## THE REQUEST
Tally the lines in the listing below that contain "joints" and report the tally alone.

## RECORD SET
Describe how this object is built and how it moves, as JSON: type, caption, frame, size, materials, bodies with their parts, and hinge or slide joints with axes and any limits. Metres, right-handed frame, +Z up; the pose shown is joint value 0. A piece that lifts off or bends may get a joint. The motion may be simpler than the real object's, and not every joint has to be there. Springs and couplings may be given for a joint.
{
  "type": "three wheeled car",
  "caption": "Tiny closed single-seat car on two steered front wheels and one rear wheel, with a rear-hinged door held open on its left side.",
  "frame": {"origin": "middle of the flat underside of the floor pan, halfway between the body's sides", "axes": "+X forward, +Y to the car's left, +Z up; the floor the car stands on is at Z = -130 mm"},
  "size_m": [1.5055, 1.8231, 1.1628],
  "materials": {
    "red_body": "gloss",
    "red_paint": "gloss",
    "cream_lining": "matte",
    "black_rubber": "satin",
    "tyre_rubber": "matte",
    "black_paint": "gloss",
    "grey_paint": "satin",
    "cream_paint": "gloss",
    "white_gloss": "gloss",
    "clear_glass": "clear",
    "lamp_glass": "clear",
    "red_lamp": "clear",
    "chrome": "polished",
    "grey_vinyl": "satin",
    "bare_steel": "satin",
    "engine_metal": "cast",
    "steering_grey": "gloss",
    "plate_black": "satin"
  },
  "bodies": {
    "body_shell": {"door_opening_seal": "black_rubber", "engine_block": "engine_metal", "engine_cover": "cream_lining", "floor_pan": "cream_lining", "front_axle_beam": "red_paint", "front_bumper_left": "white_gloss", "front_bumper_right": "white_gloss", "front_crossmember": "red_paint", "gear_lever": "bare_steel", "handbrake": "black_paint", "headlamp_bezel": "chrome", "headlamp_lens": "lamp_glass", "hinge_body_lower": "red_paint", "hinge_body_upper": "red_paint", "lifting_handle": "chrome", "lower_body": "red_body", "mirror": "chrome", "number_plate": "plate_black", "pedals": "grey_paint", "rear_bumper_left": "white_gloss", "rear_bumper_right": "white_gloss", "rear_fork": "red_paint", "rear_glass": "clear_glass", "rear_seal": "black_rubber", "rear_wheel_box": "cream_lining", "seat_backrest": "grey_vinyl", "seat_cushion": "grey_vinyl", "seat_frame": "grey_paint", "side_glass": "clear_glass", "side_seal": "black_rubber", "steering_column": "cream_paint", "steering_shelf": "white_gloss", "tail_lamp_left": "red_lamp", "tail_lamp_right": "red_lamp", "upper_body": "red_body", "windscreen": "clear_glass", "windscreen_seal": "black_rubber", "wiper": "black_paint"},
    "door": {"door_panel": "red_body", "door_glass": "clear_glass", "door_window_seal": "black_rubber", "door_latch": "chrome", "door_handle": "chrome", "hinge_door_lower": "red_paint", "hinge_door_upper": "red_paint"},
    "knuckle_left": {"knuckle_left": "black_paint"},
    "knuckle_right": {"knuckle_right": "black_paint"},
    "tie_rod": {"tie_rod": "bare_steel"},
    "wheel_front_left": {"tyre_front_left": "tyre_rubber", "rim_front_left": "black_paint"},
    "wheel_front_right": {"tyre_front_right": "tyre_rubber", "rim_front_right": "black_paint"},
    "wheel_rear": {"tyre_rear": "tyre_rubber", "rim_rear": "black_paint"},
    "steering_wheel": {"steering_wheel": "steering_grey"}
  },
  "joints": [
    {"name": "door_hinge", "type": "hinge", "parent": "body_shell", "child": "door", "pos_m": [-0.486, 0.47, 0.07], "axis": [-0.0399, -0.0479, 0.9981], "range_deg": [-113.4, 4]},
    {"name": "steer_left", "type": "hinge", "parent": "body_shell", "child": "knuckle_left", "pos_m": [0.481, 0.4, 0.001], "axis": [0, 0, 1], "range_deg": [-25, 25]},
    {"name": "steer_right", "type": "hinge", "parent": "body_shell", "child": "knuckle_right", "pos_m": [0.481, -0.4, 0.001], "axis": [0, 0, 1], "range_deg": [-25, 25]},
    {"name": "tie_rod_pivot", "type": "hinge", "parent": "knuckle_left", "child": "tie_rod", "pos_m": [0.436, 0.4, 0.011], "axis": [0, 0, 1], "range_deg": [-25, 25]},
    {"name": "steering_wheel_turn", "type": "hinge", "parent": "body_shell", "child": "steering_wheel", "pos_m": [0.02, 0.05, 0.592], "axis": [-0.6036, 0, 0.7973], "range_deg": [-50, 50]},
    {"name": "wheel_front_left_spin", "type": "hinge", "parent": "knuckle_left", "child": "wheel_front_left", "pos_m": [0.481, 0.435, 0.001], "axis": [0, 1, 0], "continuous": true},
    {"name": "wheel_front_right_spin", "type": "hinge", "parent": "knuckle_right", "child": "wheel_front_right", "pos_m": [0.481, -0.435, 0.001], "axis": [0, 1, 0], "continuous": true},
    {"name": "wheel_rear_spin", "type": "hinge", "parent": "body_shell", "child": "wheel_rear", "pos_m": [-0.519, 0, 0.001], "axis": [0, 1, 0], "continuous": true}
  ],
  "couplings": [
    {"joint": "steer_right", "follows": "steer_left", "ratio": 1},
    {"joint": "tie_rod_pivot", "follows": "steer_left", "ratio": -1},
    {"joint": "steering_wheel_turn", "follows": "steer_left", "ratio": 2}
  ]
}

---

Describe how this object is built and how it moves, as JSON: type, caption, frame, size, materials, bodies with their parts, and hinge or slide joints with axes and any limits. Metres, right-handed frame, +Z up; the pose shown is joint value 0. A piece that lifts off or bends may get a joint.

...

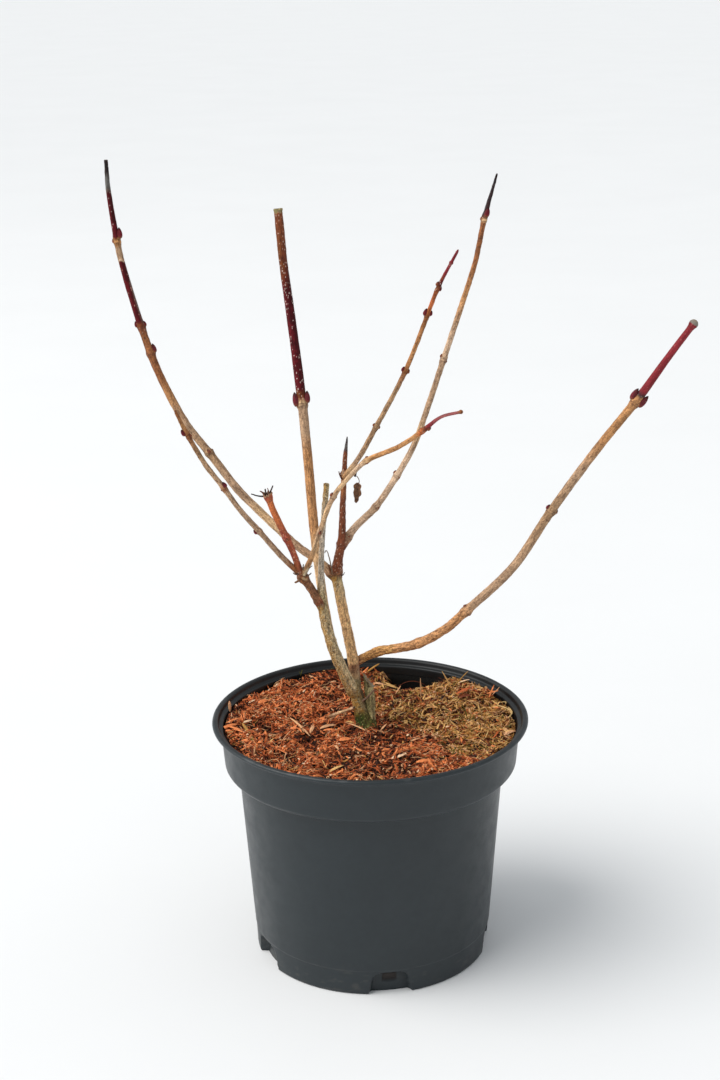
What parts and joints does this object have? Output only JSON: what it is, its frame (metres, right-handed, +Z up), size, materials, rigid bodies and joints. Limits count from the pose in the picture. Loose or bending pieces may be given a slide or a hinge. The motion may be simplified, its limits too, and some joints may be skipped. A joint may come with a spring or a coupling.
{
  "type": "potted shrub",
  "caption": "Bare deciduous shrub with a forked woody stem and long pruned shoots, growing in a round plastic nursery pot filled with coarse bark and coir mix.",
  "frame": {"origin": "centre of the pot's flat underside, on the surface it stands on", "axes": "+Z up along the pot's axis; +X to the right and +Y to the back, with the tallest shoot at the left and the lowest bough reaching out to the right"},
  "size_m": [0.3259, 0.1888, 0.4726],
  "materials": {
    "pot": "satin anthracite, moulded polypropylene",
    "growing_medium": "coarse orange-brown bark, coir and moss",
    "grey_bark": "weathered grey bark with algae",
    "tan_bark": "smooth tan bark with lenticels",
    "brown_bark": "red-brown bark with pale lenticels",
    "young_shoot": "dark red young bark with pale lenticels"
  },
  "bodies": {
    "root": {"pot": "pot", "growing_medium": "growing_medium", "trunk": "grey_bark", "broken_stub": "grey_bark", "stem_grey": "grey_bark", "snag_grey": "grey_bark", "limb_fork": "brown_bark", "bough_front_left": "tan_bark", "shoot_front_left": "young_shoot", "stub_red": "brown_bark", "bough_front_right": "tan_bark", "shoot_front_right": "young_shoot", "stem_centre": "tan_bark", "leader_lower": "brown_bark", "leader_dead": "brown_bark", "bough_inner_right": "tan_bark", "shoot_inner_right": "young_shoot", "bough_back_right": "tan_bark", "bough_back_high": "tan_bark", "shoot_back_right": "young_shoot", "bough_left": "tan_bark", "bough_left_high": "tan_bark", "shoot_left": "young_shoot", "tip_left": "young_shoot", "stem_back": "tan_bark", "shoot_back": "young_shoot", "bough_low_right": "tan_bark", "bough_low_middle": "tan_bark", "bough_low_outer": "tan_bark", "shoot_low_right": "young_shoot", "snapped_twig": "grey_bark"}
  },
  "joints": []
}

## CORRECT ANSWER
5